The Cape & Vineyard Electric Cooperative, Inc. (“CVEC”) was organized on September 12, 2007. CVEC was formed under Massachusetts General Laws, c. 164, §136. Section 136 provides for the establishment of energy cooperatives. Section 136 cooperatives can, among other things: (1) purchase and own generation, transmission and other projects and property; (2) enter into contracts and incur liabilities; (3) borrow money, issue notes and bonds; (4) enter into private/public collaboration (contractual); (5) purchase, sell and distribute energy; and (6) sell electricity to any consumer within CVEC member communities. CVEC’s purposes include developing and/or owning renewable electric generation facilities and procuring and/or selling long term electric supply or other energy-related goods or services including renewable energy certificate contracts at competitive prices to member communities. CVEC’s functions, policies and goals include acquiring the best market rate for electricity supply, promoting and supporting the development of renewable energy resources, improving the quality of service and reliability, and utilizing and encouraging conservation and other forms of energy efficiency.
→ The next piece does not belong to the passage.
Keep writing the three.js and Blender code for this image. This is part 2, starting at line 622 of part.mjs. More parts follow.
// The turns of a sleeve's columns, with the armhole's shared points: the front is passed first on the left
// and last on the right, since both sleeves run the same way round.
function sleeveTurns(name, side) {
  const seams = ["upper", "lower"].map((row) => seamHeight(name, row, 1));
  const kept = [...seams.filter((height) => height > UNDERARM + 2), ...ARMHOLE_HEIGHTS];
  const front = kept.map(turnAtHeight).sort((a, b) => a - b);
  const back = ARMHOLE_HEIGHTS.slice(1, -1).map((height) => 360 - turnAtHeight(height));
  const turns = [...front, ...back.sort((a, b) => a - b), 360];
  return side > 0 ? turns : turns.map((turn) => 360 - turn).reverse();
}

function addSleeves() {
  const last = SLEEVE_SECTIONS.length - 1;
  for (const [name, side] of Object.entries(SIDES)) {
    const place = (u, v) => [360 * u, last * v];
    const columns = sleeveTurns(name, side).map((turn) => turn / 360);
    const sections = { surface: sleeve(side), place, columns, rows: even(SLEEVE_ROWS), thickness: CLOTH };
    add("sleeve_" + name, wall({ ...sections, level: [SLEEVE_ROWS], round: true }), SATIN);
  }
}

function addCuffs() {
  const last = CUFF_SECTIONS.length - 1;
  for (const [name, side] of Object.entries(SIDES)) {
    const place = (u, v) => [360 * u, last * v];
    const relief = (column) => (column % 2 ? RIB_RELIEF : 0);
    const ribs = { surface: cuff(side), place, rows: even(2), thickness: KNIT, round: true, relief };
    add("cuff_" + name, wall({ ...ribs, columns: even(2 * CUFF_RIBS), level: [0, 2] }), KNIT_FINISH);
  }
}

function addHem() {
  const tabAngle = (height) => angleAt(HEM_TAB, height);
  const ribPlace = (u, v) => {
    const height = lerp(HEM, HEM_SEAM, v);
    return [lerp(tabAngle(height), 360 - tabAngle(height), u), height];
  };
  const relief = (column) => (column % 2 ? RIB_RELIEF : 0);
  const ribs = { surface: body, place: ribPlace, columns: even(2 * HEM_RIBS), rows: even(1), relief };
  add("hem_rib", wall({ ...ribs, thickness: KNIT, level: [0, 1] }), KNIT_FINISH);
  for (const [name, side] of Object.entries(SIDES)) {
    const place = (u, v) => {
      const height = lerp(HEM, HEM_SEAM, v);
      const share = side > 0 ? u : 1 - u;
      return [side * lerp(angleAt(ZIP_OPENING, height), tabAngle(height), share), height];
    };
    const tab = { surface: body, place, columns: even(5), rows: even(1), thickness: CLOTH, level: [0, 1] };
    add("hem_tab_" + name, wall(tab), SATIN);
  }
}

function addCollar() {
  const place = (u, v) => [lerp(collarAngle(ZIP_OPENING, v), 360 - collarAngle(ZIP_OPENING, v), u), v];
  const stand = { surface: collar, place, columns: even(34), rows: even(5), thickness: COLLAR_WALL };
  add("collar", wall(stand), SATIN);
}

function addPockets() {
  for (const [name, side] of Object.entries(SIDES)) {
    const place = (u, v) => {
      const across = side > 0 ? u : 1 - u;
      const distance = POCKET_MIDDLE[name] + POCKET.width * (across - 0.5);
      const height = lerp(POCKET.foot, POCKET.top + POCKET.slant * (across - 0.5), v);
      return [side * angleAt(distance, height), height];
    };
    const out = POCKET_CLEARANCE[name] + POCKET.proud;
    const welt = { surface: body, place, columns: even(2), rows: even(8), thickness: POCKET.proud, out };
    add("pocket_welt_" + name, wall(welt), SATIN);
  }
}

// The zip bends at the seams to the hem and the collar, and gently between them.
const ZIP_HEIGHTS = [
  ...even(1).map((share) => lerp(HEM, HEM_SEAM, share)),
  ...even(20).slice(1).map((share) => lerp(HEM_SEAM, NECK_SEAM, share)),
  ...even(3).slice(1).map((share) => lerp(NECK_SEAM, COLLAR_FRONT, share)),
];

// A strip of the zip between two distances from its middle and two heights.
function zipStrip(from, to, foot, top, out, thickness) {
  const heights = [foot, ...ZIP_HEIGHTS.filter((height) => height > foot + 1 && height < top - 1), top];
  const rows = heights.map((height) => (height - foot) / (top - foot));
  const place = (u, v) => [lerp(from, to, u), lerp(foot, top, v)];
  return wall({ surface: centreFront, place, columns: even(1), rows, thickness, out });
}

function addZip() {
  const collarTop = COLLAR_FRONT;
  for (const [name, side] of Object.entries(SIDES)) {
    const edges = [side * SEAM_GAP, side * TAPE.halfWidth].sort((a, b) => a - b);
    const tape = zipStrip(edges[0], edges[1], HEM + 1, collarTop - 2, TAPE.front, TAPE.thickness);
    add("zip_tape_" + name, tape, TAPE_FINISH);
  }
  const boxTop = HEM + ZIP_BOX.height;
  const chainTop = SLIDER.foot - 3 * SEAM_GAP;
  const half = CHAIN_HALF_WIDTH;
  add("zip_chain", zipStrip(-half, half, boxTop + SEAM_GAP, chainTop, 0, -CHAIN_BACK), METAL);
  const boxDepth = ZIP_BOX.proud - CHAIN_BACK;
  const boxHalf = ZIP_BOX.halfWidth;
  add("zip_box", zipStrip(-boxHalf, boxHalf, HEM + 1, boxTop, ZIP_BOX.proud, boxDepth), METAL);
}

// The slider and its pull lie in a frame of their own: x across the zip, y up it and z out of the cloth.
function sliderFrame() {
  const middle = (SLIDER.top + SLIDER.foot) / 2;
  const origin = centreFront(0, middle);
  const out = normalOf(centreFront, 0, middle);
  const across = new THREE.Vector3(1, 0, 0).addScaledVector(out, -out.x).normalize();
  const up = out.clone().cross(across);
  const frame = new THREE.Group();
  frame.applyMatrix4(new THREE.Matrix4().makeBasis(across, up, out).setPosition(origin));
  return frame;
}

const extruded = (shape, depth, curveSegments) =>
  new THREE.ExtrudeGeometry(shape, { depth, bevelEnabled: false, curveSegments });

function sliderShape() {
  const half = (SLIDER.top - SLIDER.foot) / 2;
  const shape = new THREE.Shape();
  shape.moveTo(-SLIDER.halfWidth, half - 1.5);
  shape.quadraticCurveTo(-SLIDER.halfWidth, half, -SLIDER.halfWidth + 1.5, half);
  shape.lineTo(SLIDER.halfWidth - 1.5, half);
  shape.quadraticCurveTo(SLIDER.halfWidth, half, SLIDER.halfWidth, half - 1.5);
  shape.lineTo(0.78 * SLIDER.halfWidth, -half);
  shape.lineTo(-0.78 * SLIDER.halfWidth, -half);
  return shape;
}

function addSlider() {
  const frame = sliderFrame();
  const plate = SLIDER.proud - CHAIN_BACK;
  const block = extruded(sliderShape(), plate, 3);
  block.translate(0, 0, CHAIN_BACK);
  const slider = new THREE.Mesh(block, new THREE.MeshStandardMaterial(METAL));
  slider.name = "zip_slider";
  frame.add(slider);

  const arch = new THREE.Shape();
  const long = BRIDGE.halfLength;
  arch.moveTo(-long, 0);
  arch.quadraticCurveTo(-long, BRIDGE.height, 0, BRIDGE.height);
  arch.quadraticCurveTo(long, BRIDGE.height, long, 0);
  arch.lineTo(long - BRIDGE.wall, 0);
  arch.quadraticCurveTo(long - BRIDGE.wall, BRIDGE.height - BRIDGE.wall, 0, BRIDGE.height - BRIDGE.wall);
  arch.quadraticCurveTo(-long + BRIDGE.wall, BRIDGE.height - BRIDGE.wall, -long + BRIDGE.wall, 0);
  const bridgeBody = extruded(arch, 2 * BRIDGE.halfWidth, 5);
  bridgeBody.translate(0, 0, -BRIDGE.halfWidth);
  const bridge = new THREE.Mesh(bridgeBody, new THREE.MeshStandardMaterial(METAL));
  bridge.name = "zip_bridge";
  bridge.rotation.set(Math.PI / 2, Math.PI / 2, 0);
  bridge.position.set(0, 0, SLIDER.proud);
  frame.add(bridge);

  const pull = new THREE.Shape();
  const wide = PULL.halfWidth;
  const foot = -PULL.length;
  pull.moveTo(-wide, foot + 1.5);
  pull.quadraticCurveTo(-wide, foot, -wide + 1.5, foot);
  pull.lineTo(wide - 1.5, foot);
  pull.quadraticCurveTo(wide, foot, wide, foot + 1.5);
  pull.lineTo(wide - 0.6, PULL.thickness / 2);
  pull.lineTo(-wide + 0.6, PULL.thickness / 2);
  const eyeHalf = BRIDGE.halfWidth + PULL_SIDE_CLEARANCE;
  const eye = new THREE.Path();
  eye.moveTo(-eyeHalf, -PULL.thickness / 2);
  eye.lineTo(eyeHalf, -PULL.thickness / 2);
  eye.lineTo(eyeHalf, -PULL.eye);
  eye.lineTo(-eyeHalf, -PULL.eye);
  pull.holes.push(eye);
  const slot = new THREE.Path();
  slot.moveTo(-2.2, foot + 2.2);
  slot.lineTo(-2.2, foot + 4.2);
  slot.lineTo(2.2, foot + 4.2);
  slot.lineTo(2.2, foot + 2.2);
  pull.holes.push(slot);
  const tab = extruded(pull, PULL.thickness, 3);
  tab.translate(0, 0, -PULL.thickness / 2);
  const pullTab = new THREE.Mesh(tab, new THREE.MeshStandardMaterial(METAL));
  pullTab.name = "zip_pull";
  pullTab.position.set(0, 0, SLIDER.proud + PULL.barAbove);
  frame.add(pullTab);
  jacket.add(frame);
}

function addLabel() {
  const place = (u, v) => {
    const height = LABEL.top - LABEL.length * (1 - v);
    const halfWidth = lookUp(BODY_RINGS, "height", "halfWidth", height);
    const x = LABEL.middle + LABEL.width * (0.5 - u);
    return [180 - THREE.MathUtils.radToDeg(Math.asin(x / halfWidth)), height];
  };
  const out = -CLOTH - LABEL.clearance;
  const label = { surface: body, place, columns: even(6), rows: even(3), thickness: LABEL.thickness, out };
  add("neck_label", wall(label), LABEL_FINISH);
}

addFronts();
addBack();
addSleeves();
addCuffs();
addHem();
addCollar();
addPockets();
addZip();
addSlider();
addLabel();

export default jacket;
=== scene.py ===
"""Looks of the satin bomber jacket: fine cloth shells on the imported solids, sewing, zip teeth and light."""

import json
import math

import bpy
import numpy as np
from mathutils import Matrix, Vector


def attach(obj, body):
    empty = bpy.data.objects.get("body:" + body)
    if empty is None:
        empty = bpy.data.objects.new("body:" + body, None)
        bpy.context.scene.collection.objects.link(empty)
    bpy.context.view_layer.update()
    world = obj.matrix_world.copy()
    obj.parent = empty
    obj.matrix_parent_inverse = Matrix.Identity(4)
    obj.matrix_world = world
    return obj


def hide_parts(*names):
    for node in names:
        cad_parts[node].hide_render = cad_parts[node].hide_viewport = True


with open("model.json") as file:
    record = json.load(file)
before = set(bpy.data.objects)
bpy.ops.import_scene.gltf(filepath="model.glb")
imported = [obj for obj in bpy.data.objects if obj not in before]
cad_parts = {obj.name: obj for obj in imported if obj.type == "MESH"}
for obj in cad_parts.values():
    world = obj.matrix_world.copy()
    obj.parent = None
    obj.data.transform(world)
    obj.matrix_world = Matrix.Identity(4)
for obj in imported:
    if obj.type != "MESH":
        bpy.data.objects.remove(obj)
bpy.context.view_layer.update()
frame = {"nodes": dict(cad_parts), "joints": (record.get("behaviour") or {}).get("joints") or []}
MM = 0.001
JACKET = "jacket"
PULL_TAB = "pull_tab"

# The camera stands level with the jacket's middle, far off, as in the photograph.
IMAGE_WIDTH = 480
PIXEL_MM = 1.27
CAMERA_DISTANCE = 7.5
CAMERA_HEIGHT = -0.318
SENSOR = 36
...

Currently, there are twenty-five members of CVEC : Town of Aquinnah, Town of Barnstable, Barnstable County, Town of Bourne, Town of Brewster, Town of Chatham, Town of Chilmark, Town of Dennis, Dukes County, Town of Eastham, Town of Edgartown, Town of Falmouth, Town of Harwich, Town of Oak Bluffs, Town of Orleans, Town of Marion, Town of Mashpee, Town and County of Nantucket, own of Provincetown, Town of Sandwich, Town of Tisbury, Town of Truro, Town of West Tisbury, Town of Yarmouth, and Cape Light Compact.
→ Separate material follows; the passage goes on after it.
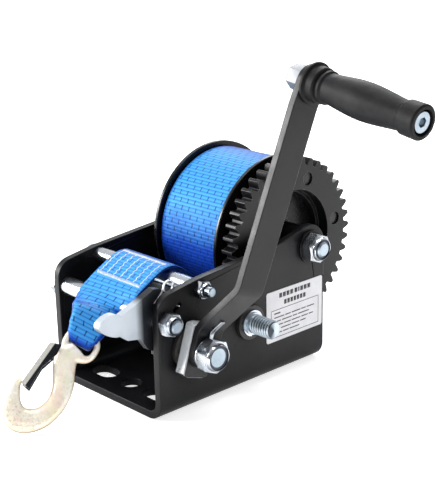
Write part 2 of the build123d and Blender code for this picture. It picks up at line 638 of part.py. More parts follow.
with BuildPart() as hook_body:
    with BuildSketch(hook_plane.offset(-HOOK_THICK / 2)):
        with BuildLine():
            Line((-7.0, -6.0), (6.0, -6.0))
            Spline((6.0, -6.0), (6.2, -13.0), (9.8, -20.5), (12.4, -29.0), (12.6, -38.0), (9.6, -50.5),
                   (1.5, -60.0), (-7.3, -63.6), (-16.0, -60.4), (-20.8, -52.5), (-22.2, -44.0),
                   (-21.8, -38.4), tangents=((0, -1), (0.1, 1)))
            ThreePointArc((-21.8, -38.4), (-19.4, -34.8), (-17.0, -38.0))
            Spline((-17.0, -38.0), (-15.4, -42.2), (-11.6, -46.8), (-7.1, -48.3), (-2.5, -47.0),
                   (0.8, -42.2), (1.5, -35.4), (-0.7, -27.7), (-4.4, -21.9), (-9.0, -17.0),
                   (-12.0, -12.0), tangents=((0.1, -1), (0, 1)))
            ThreePointArc((-12.0, -12.0), (-11.0, -8.2), (-7.0, -6.0))
        make_face()
    extrude(amount=HOOK_THICK)
    with BuildSketch(hook_plane.offset(-EYE_HALF_THICK)):
        with Locations(EYE):
            RectangleRounded(EYE_HOLE[0] + 2 * EYE_SIDE, EYE_HOLE[1] + 4 * EYE_BAR, 9.0)
    extrude(amount=2 * EYE_HALF_THICK)
    with BuildSketch(hook_plane.offset(-HOOK_THICK)):
        with Locations(EYE):
            RectangleRounded(*EYE_HOLE, 2.5)
    extrude(amount=2 * HOOK_THICK, mode=Mode.SUBTRACT)
    with BuildSketch(hook_plane.offset(-HOOK_THICK)):
        with Locations(LATCH_PIN):
            Circle(1.5)
    extrude(amount=2 * HOOK_THICK, mode=Mode.SUBTRACT)
pieces["hook_body"] = hook_body.part

CHEEK = (4.7, 5.6)
with BuildPart() as latch_rivet:
    with BuildSketch(hook_plane.offset(-CHEEK[1] - FACE_GAP)):
        with Locations(LATCH_PIN):
            Circle(1.5)
    extrude(amount=2 * (CHEEK[1] + FACE_GAP))
    for side in (-1, 1):
        with BuildSketch(hook_plane.offset(side * (CHEEK[1] + FACE_GAP))):
            with Locations(LATCH_PIN):
                Circle(2.4)
        extrude(amount=side * 0.9)
pieces["latch_rivet"] = latch_rivet.part

with BuildPart() as hook_latch:
    for side in (-1, 1):
        with BuildSketch(hook_plane.offset(side * CHEEK[0])):
            with BuildLine():
                Polyline((-13.6, -8.8), (-7.0, -7.0), (-6.6, -13.0), (-10.4, -24.0), (-10.6, -38.6),
                         (-16.4, -37.2), (-13.6, -8.8))
            make_face()
            with Locations(LATCH_PIN):
                Circle(1.5 + RUN, mode=Mode.SUBTRACT)
        extrude(amount=side * (CHEEK[1] - CHEEK[0]))
    with BuildSketch(hook_plane.offset(-CHEEK[0])):
        with BuildLine():
            Polyline((-14.65, -19.5), (-13.57, -19.6), (-15.3, -37.5), (-16.4, -37.2), (-14.65, -19.5))
        make_face()
    extrude(amount=2 * CHEEK[0])
pieces["hook_latch"] = hook_latch.part

with BuildPart() as latch_spring:
    with BuildSketch(hook_plane.offset(-1.5)):
        with BuildLine():
            Polyline((-9.2, -18.4), (-11.4, -21.4), (-13.2, -26.0))
        trace(line_width=0.8)
    extrude(amount=3.0)
pieces["latch_spring"] = latch_spring.part

# -------------------------------------------------------------------- strap tail
# The loose end of the strap: from the underside of the roll, over both tie
# spacers, and down to a loop round the top bar of the hook's eye.
TAIL_WIDTH = 46.0
TAIL_THICK = 2.4
LOOP_OUT, LOOP_IN, LOOP_WIDTH = 7.0, 4.6, 13.0
TAIL_CENTRE_X = -1.5
ROLL_CENTRE_X = (LEFT_FLANGE[1] + RIGHT_FLANGE[0]) / 2
roll_end = Vector(ROLL_CENTRE_X, 27.4, 34.6)
route = [(-22.0, 75.0), (-34.0, 82.4), (-52.0, 78.6), (-68.6, 69.0), (-74.0, 61.0)]
loop_plane = Plane(origin=Vector(*eye_top), x_dir=hook_up, z_dir=hook_right)

with BuildPart() as strap_tail:
    with BuildLine(Plane.YZ.offset(TAIL_CENTRE_X)) as tail_line:
        FilletPolyline(*route, radius=7.0)
    start_plane = Plane(origin=tail_line.line @ 0, x_dir=(1, 0, 0), z_dir=tail_line.line % 0)
    with BuildSketch(start_plane):
        Rectangle(TAIL_WIDTH, TAIL_THICK)
    sweep()
    with BuildSketch(Plane(origin=roll_end, x_dir=(1, 0, 0), z_dir=tail_line.line @ 0 - roll_end)):
        Rectangle(TAIL_WIDTH, TAIL_THICK)
    with BuildSketch(start_plane):
        Rectangle(TAIL_WIDTH, TAIL_THICK)
    loft()
    end_point = tail_line.line @ 1
    end_plane = Plane(origin=end_point, x_dir=(1, 0, 0), z_dir=tail_line.line % 1)
    to_eye = Vector(*eye_top) - end_point
    eye_plane = Plane(origin=Vector(*eye_top) - to_eye.normalized() * (LOOP_IN + 1.3), x_dir=hook_right,
                      z_dir=hook_right.cross(to_eye.cross(hook_right)))
    with BuildSketch(end_plane):
        Rectangle(TAIL_WIDTH, TAIL_THICK)
    with BuildSketch(eye_plane):
        Rectangle(LOOP_WIDTH, 4.0)
    loft()
    with BuildSketch(loop_plane.offset(-LOOP_WIDTH / 2)):
        Circle(LOOP_OUT)
    extrude(amount=LOOP_WIDTH)
    with BuildSketch(loop_plane.offset(-LOOP_WIDTH)):
        Circle(LOOP_IN)
    extrude(amount=2 * LOOP_WIDTH, mode=Mode.SUBTRACT)
pieces["strap_tail"] = strap_tail.part

for name, piece in pieces.items():
    piece.label = name
    export_step(piece, f"parts/{name}.step")
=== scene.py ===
"""Looks for a boat trailer winch: webbing, hook, threads, nuts, springs, label and finishes.

Shapes are written in millimetres in the frame of the CAD model and scaled to metres. The
camera, the lights and the sizes inside materials are in metres.
"""
from math import ceil, cos, pi, radians, sin, tan

import bmesh
import bpy
from mathutils import Matrix, Vector

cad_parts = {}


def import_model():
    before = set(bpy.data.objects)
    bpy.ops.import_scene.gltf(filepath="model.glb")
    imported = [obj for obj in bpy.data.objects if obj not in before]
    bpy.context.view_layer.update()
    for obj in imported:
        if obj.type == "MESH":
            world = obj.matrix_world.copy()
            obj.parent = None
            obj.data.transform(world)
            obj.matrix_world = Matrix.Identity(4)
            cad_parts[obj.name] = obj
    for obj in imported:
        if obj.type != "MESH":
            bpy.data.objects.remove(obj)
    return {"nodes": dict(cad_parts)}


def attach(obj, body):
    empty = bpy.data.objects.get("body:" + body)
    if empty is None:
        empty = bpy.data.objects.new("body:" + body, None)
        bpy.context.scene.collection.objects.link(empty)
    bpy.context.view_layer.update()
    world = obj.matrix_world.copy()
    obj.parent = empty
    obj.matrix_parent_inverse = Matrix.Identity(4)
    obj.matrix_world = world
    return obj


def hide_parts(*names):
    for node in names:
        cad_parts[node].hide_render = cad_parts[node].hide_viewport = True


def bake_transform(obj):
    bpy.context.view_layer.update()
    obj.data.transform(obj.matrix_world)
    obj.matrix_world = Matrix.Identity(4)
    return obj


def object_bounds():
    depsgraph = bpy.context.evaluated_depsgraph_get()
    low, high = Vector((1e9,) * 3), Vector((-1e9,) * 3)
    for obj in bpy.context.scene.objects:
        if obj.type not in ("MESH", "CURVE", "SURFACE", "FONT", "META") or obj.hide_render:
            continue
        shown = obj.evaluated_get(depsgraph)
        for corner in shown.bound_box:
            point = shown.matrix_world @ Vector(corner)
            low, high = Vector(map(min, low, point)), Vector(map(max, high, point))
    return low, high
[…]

CVEC’s formation stemmed from the members’ desire to develop renewable energy projects and use renewable energy projects to stabilize electric rates for ratepayers within CVEC member communities. Some additional benefits of CVEC membership include eligibility for lower cost financing for renewable energy projects, such as through the United States Department of Agriculture’s Rural Utilities Service. The cooperative structure also generally limits member communities’ financial liability.
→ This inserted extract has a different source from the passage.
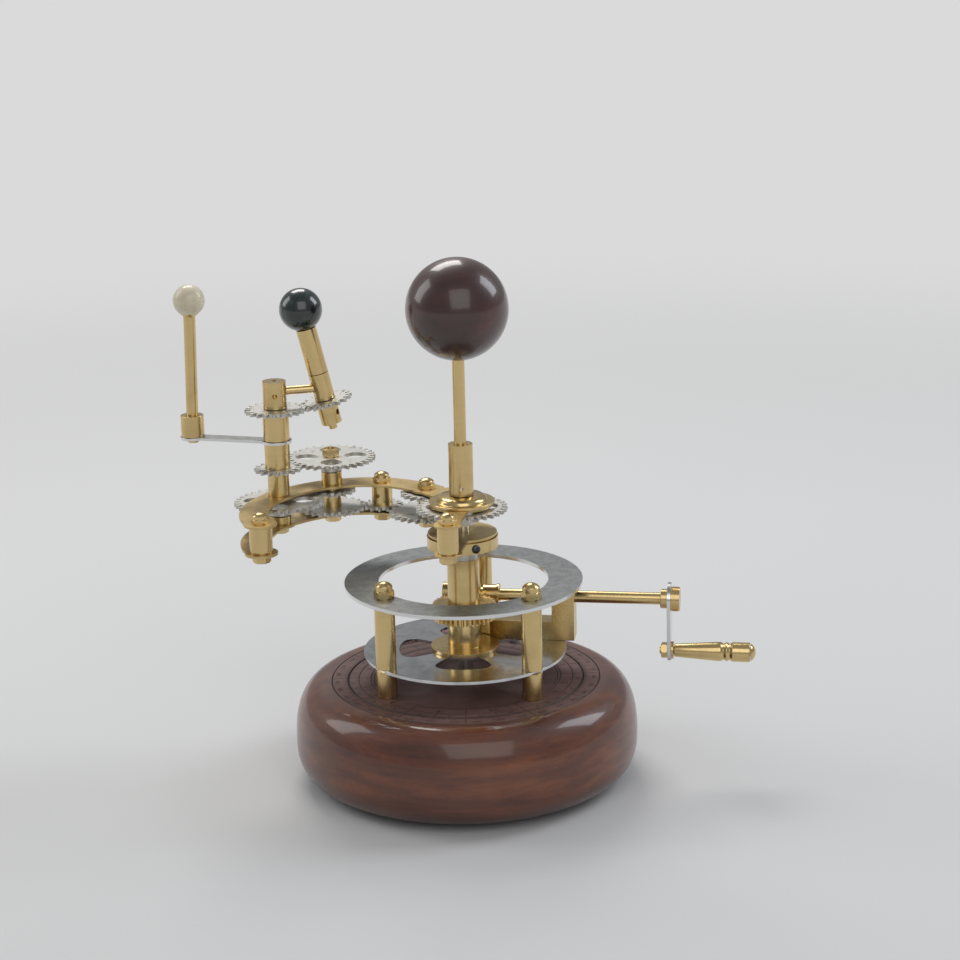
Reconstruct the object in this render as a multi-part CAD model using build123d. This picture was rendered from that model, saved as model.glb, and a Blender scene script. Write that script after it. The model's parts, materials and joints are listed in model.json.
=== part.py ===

The Green Communities Act, which was signed into law on July 2, 2008, will also provide benefits to member communities. One of the main benefits to member communities is net metering. The new net metering law generally allows certain renewable energy generating facilities to receive and even allocate to other distribution company customers credits on future energy bills. For more information on net metering please visit the Department of Public Utilities’ website at www.mass.gov/dpu. Through the Green Communities Act and the Cape & Vineyard Electric Cooperative opportunities, member communities will host CVEC renewable energy projects that provide net metering benefits and result in savings on municipal electrical costs.